3. Romney has alienated Reagan Democrats
Romney's support has dropped among all voters, but it has plummeted among "blue-collar whites," says Greg Sargent at The Washington Post. That suggests his "wealth, privilege, low tax rates, and generally out-of-touch persona" are becoming a problem. "A smart candidate would use this fact and retool his message," at least acknowledging that Americans don't like "massive disparities of wealth," says Jamelle Bouie at The American Prospect. "But, like a petulant teenager, Romney has gone in the opposite direction," accusing critics of envy. Way to go, Romney, says Dan Riehl at Riehl World View. You've lost us the Reagan Democrats.

4. Being a venture capitalist turned out to be a liability
Voters started turning on Romney when his rivals started attacking a resume line Romney had touted as a selling point: His private-sector success at private equity firm Bain Capital. And no wonder, says AJ Strata at Strata-Sphere. Romney isn't a product of Main Street who worked his way up. He's a "corporate raider who made millions the easy way — the Haarvaaard way." That's a liability with Wall Street Occupiers and Tea Partiers. Romney's not a job creator, he's a vulture capitalist. "Vultures have their purpose in nature and economics, but they are not what someone wants in a national leader."

5. The inevitability gambit backfired
If I had to sum up Romney's growing unpopularity in one word, I'd pick "entitlement," says The American Prospect's Bouie. "From his refusal to engage his opponents for much of the primary, to his transparent pandering on virtually every issue under the sun, this sense of entitlement has carried over to every inch of his presidential campaign." Voters aren't stupid: They know when a candidate takes them for granted, and they much prefer to be seen as "supporters to be won, not obstacles to endure."

6. He can't handle his rivals' attacks
Romney's spiking unpopularity "coincides with a difficult period" on the trail, says Nate Silver at The New York Times. His GOP rivals have been drawing blood with "attacks against him that may resonate more with independent voters than among actual Republicans." That validates my long-held theory that Romney can't "withstand the types of attacks used by Ted Kennedy (Bain) and John McCain (lack of core convictions)," says William Jacobson at Legal Insurrection.

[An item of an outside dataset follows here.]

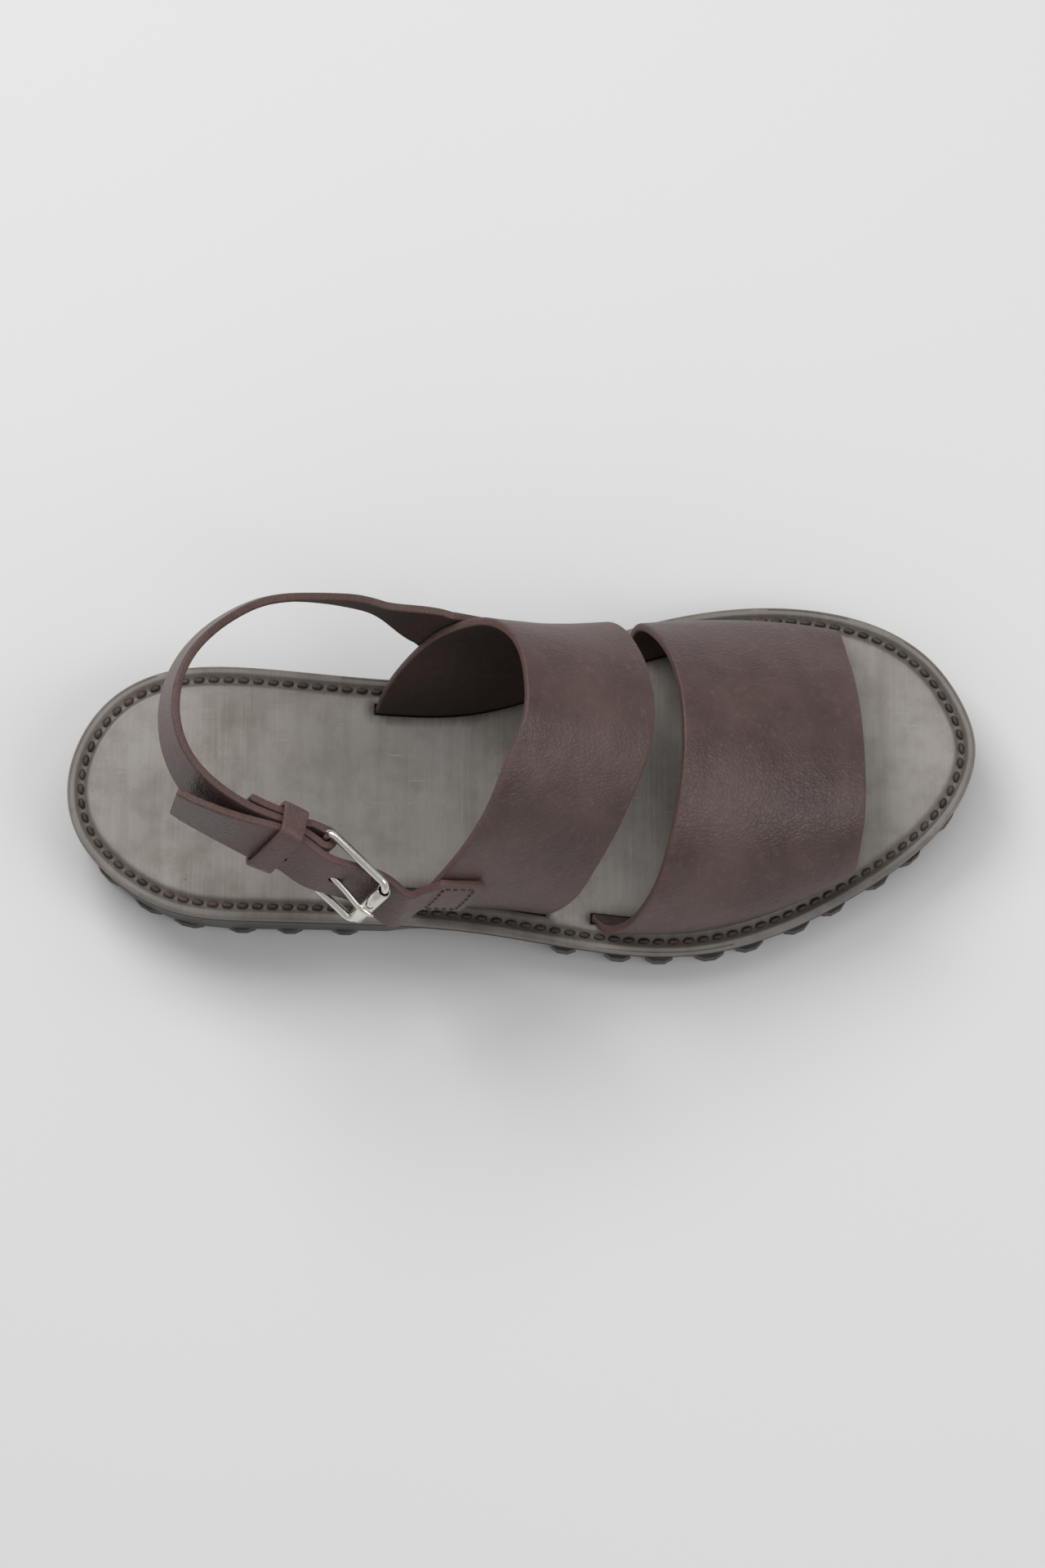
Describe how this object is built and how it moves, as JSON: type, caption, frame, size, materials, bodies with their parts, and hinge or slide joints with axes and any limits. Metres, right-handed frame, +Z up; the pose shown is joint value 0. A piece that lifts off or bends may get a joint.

Romney never went through the "withering assault and scrutiny" his opponents did last fall. Now that he is finally getting a taste, it's "showing up in polling."

7. Going negative hurt him
After losing big in South Carolina, Romney and his surrogates started "going far more negative on Newt Gingrich," calling him a "disgrace" who "embarrassed his party," says Doug Mataconis at Outside the Beltway. The problem is, "Romney isn't necessarily very good when he goes on the attack." Worse, this "Mad Mitt Beyond BlunderDome" routine is "most un-presidential and runs contrary to the finely crafted image his army of consultants have crafted for him," says Dan Riehl. When people ask for him to show more passion, they don't mean "angrily spewing slander."